Using Multi-Head Attention Deep Neural Network for Bias Correction and Downscaling for Daily Rainfall Pattern of a Subtropical Island

Abstract. This study investigates the capability of a deep learning approach, employing a multi-head attention mechanism within a deep neural network (DNN) framework, aimed at refining the bias correction and downscaling process for the fifth generation European Centre for Medium-Range Weather Forecasts reanalysis rainfall datasets to provide local-scale daily rainfall data across Taiwan, a mountainous subtropical island.
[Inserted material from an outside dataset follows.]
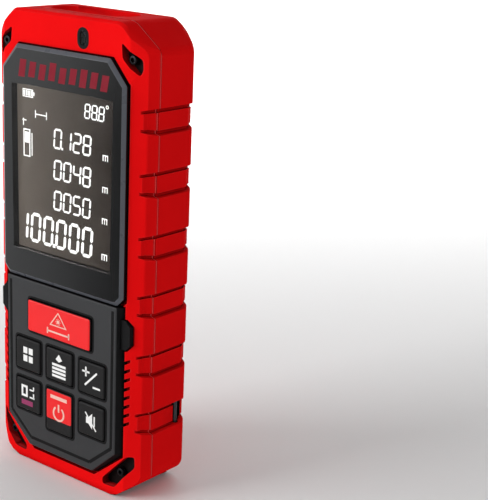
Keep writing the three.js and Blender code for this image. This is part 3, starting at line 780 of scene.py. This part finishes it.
def unit_mark(x, z, size, y):
    """A small three-legged metre mark."""
    thick = size * 0.17
    legs = [((x + i * size * 0.5, z), (x + i * size * 0.5, z + size * 0.9)) for i in range(3)]
    top = [((x - thick / 2, z + size * 0.9), (x + size + thick / 2, z + size * 0.9))]
    return strokes(legs + top, thick, y)


def build_display_marks():
    y = span("lcd_module")[2] - 0.02
    marks = []
    rows = (("0.128", 81.2), ("0048", 73.9), ("0050", 66.6))
    for text, z in rows:
        marks += number(text, -3.9, z, 2.2, 4.3, 0.5, 3.15, y)
        marks += unit_mark(11.9, z - 0.5, 1.4, y)
    marks += number("100.000", -16.0, 57.5, 2.75, 6.5, 0.8, 4.3, y)
    marks += unit_mark(11.9, 57.6, 1.5, y)
    marks += number("88.8", 6.0, 89.6, 1.5, 3.1, 0.36, 2.2, y)
    marks.append(ring_shape(circle(13.0, 92.9, 0.45, 16), 0.2, y))
    marks.append(frame_shape(-14.4, -10.9, 91.7, 93.6, 0.22, y))
    for i in range(4):
        marks.append(flat_shape(rectangle(-13.8 + i * 0.78, 92.65, 0.5, 1.2), y))
    marks.append(flat_shape(rectangle(-10.6, 92.65, 0.35, 0.8), y))
    marks += strokes([((-10.1, 87.2), (-10.1, 89.0)), ((-6.4, 87.2), (-6.4, 89.0)),
                      ((-10.1, 88.1), (-6.4, 88.1))], 0.26, y)
    marks.append(frame_shape(-14.2, -11.9, 77.6, 84.2, 0.3, y))
    marks.append(flat_shape(rectangle(-13.05, 82.2, 1.3, 2.6), y))
    marks += strokes([((-14.2, 84.9), (-14.2, 86.6)), ((-14.5, 86.2), (-13.2, 86.2)),
                      ((-11.3, 78.0), (-11.3, 83.4))], 0.26, y)
    add_piece("display_segments", marks, "lit")


def ring_shape(outline, width, y, thick=0.04):
    """A thin ring on a face that looks towards -Y; its outer edge is the outline."""
    inner = inset_outline(outline, width)
    rings = [lift_y(outline, y), lift_y(outline, y - thick), lift_y(inner, y - thick),
             lift_y(inner, y)]
    return stack(rings, around=True)


def frame_shape(x0, x1, z0, z1, width, y):
    return ring_shape(rectangle((x0 + x1) / 2, (z0 + z1) / 2, x1 - x0, z1 - z0), width, y)


# --- keys ---
KEY_NODES = ("key_measure", "key_function", "key_area", "key_plus_minus", "key_reference",
             "key_power", "key_mute")
FLANGE = 1.3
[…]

Leveraging gridded 5-km daily rainfall observations across Taiwan, the proposed DNN model, the Encoder-Decoder with multi-head Attention for auxiliary channels (EDA) model, can adeptly correct biases and downscale rainfall statistics from coarse-resolution reanalysis data by incorporating auxiliary inputs, such as surface wind information, and invariant data, such as high-resolution topography data. Our evaluation, centred on the distinct seasonal rainfall characteristics of Taiwan, uses mean rainfall patterns, rainfall statistics, extreme climate indices, and their interannual variation for the rainy seasons. The findings show the EDA model's ability to correct for overestimated low-intensity rainfall and inaccurately positioned orographic rainfall in reanalysis datasets, achieving better accuracy than conventional quantile-mapping methods. Further analysis reveals the critical role of auxiliary information of surface winds used by the EDA to enhance the downscaling accuracy across various performance metrics. This study underscores the significant potential of DNN architectures for statistical bias correction and downscaling in regions with complex terrains, by effectively integrating auxiliary data to capture the interplay between synoptic and local circulations influenced by topography.